3.11 Conditional Expectations

SW 2.3

It is useful to know about joint pmfs/pdfs/cdfs, but they are often hard to work with in practice. For example, if you have two random variables, visualizing their joint distribution would involve interpreting a 3D plot which is often challenging in practice. If you had more than two random variables, then fully visualizing their joint distribution would not be possible. Therefore, we will typically look at summaries of the joint distribution. Probably the most useful one is the conditional expectation that we study in this section; in fact, we will spend much of the semester trying to estimate conditional expectations.

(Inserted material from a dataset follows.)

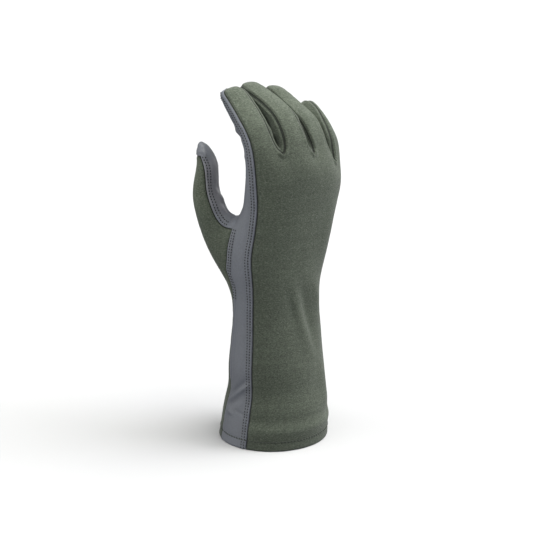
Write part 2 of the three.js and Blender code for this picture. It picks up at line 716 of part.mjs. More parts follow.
// The origin is at the middle of the glove's outline, on the surface that the hem stands on.
const box = new THREE.Box3().setFromObject(glove);
glove.position.set(-(box.min.x + box.max.x) / 2, -(box.min.y + box.max.y) / 2, -box.min.z);

export default glove;
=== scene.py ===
"""Looks for the flight glove: the seven cloth and leather pieces, their stitching and a plain studio."""

import math

import bpy
import numpy as np
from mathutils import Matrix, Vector
from mathutils.bvhtree import BVHTree
from mathutils.kdtree import KDTree


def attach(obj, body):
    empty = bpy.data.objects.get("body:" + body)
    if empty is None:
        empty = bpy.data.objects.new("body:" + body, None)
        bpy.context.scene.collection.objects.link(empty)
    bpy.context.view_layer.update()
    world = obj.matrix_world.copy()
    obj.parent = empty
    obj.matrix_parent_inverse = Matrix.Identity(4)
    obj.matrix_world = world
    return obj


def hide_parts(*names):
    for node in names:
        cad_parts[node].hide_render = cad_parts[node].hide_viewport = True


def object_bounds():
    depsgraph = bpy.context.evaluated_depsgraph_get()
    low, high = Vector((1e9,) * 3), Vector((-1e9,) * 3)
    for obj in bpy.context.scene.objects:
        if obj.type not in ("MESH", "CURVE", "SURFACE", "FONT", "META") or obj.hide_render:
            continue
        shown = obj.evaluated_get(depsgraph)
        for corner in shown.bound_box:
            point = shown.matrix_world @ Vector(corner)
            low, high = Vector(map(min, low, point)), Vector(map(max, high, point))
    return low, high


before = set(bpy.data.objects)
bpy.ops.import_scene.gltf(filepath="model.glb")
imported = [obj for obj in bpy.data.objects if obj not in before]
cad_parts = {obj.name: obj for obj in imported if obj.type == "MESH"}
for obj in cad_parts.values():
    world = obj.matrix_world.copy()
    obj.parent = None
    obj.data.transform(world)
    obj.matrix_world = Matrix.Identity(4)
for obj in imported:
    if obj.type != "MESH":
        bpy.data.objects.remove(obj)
cad_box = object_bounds()

# Everything about shape below is in millimetres, in the glove's own axes, and becomes metres at the end.
MM = 0.001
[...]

For two random variables, \(Y\) and \(X\), the conditional expectation of \(Y\) given \(X=x\) is the mean value of \(Y\) conditional on \(X\) taking the particular value \(x\). In math, this is written

\[ \mathbb{E}[Y|X=x] \]

One useful way to think of a conditional expectation is as a function of \(x\). For example, suppose that \(Y\) is a person’s yearly income and \(X\) is a person’s years of education. Clearly, mean income can change for different values of education.

Conditional expectations will be a main focus of ours throughout the semester

An extremely useful property of conditional expectations is that they generalize from the case with two variables to the case with multiple variables. For example, suppose that we have four random variables \(Y\), \(X_1\), \(X_2\), and \(X_3\). It makes sense to think about \[ \mathbb{E}[Y|X_1=x_1, X_2=x_2, X_3=x_3] \] which is the expected value of \(Y\) conditional on \(X_1\) taking the particular value \(x_1\), \(X_2\) taking the particular value \(x_2\), and \(X_3\) taking the particular value \(x_3\). Just like before, you can think of this as a function, in the sense that changing any of \(x_1\), \(x_2\), and/or \(x_3\) gives a new conditional mean.